Sunday, December 2, 2007

A bad start

OK. I have decided that it's not a good thing to start a conversation with, "Whoever came up with the idea of going out for cocktails should be slapped." Because that's the first words I said this morning to Emerald's husband. When I called to let them know that I am still alive. His response? "You know that was your idea." Ummmm. Yeah, and it was a bad one.

Things started off OK enough on Friday. I met Buzzgirl for food and drinks after work. (Oh, because Friday was my first official day. That's right. I'm no longer a temp.) While out, my father tried to call me. When I went to return his call, he said that he couldn't talk. So he called me Saturday morning. Apparently my stepmother doesn't want to continue with chemo anymore. So I spent about an hour or so crying Saturday morning but then dragged myself up. Because Saturday was Emerald's baby shower and I was in charge of games.

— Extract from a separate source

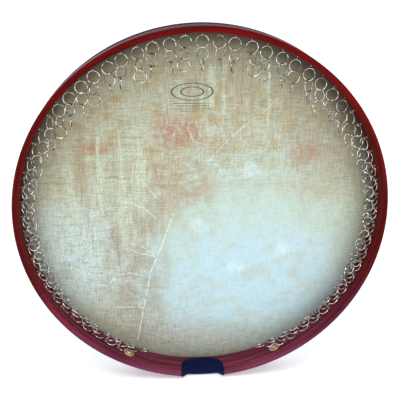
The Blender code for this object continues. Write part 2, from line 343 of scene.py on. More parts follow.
class Nodes:
    """Short calls for building a node tree."""

    MIX_A, MIX_B, MIX_OUT = 6, 7, 2  # colour sockets of the Mix node

    def __init__(self, name):
        self.mat = bpy.data.materials.new(name)
        self.mat.use_nodes = True
        self.tree = self.mat.node_tree
        self.bsdf = self.tree.nodes["Principled BSDF"]
        coords = self.tree.nodes.new("ShaderNodeTexCoord")
        self.at = coords.outputs["Object"]

    def link(self, source, target):
        """Sets a socket to a number or tuple, or links an output to it."""
        if isinstance(source, (int, float)):
            target.default_value = source
        elif isinstance(source, tuple):
            colour = len(source) == 3 and len(target.default_value) == 4
            target.default_value = (*source, 1.0) if colour else source
        else:
            self.tree.links.new(source, target)

    def math(self, kind, a, b=0.0, clamp=False):
        node = self.tree.nodes.new("ShaderNodeMath")
        node.operation = kind
        node.use_clamp = clamp
        for value, socket in zip((a, b), node.inputs):
            self.link(value, socket)
        return node.outputs[0]

    def vector(self, kind, a, b=None):
        node = self.tree.nodes.new("ShaderNodeVectorMath")
        node.operation = kind
        self.link(a, node.inputs[0])
        if kind == "SCALE":
            self.link(b, node.inputs["Scale"])
        elif b is not None:
            self.link(b, node.inputs[1])
        return node.outputs["Value" if kind in ("DOT_PRODUCT", "LENGTH") else "Vector"]

    def split(self, vector):
        node = self.tree.nodes.new("ShaderNodeSeparateXYZ")
        self.link(vector, node.inputs[0])
        return node.outputs

    def join(self, x, y, z):
        node = self.tree.nodes.new("ShaderNodeCombineXYZ")
        for value, socket in zip((x, y, z), node.inputs):
            self.link(value, socket)
        return node.outputs[0]

    def stretch(self, parts, scales):
        """Three coordinates, each scaled on its own."""
        return self.join(*(self.math("MULTIPLY", p, s) for p, s in zip(parts, scales)))

    def noise(self, at, scale, detail=4.0, rough=0.55, warp=0.0):
        node = self.tree.nodes.new("ShaderNodeTexNoise")
        self.link(at, node.inputs["Vector"])
        node.inputs["Scale"].default_value = scale
        node.inputs["Detail"].default_value = detail
        node.inputs["Roughness"].default_value = rough
        node.inputs["Distortion"].default_value = warp
        return node.outputs["Fac"]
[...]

Now I understand why we normally don't have alcohol at showers. Because we went through something like a case of champagne. And then one of the guys at the shower said that we needed cocktails. So I suggested my favorite bar. And then I met a boy wearing a bowler and things get pretty hazy after that.

But the Jumbo Jack with cheese and the Dr Pepper are starting to make me feel a bit better. Because you know you're in bad shape when Jack in the Crack sounds like a good idea the next day. So now I'm just going to curl up into the fetal position on the futon in the living room and watch last week's taped shows.